In our capacity as counsel to the Company, we have examined or are otherwise familiar with the Registration Statement and such other documents, records and instruments as we have deemed necessary for the purposes of this opinion. As to matters of fact material to the opinions expressed herein, we have relied on (a) information in public authority documents, and (b) information provided in certificates of officers of the Company. All opinions based on the foregoing documents and certificates are as of the date of such documents and certificates, not as of the date of this opinion letter. We have not independently verified the facts so relied on.
In such examination, we have assumed the following without investigation: (i) the authenticity of original documents and the genuineness of all signatures; (ii) the conformity to the originals of all documents submitted to us as copies; and (iii) the truth, accuracy and completeness of the information, representations and warranties contained in the records, documents, instruments and certificates we have reviewed.
Based on and subject to the foregoing, we are of the opinion that the Shares, when issued, sold and delivered by the Company in the manner and for the consideration stated in the Sales Agreement and the Prospectus, will be validly issued, fully paid and nonassessable.
The foregoing opinions are subject to the following exclusions and qualifications:


DeFi Development Corp.
May 1, 2026
Page 2
(a)Our opinions are as of the date hereof and we have no responsibility to update this opinion for events and circumstances occurring after the date hereof or as to facts relating to prior events that are subsequently brought to our attention.
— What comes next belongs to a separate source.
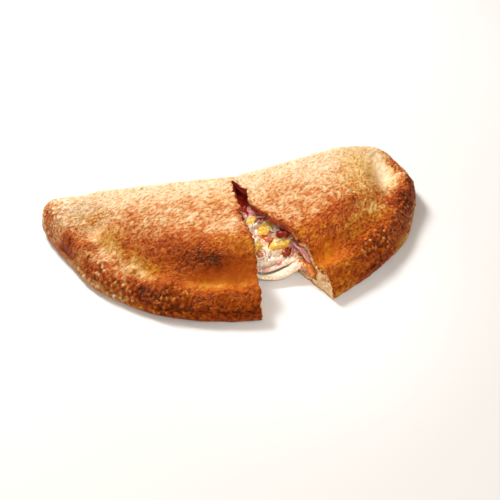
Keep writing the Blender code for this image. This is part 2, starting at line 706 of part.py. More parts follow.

This opinion is limited to the laws, including the rules and regulations, as in effect on the date hereof, and we disavow any undertaking to advise you of any changes in law.
(b)We do not express any opinions herein concerning any laws other than the laws in their current forms of the States of New York and Delaware and the federal securities laws of the United States of America, and we express no opinion with respect to the laws of any other jurisdiction and expressly disclaim responsibility for advising you as to the effect, if any, that the laws of any other jurisdiction may have on the opinions set forth herein.
We hereby consent to the filing of this opinion as Exhibit 5.1 to the Company’s Current Report on Form 8-K dated May 1, 2026, incorporated by reference into the Registration Statement, and to the reference to our firm in the Prospectus under the heading “Legal Matters.” In giving such consent, we do not thereby concede that we are within the category of persons whose consent is required under Section 7 of the Securities Act or the related rules and regulations of the Commission thereunder.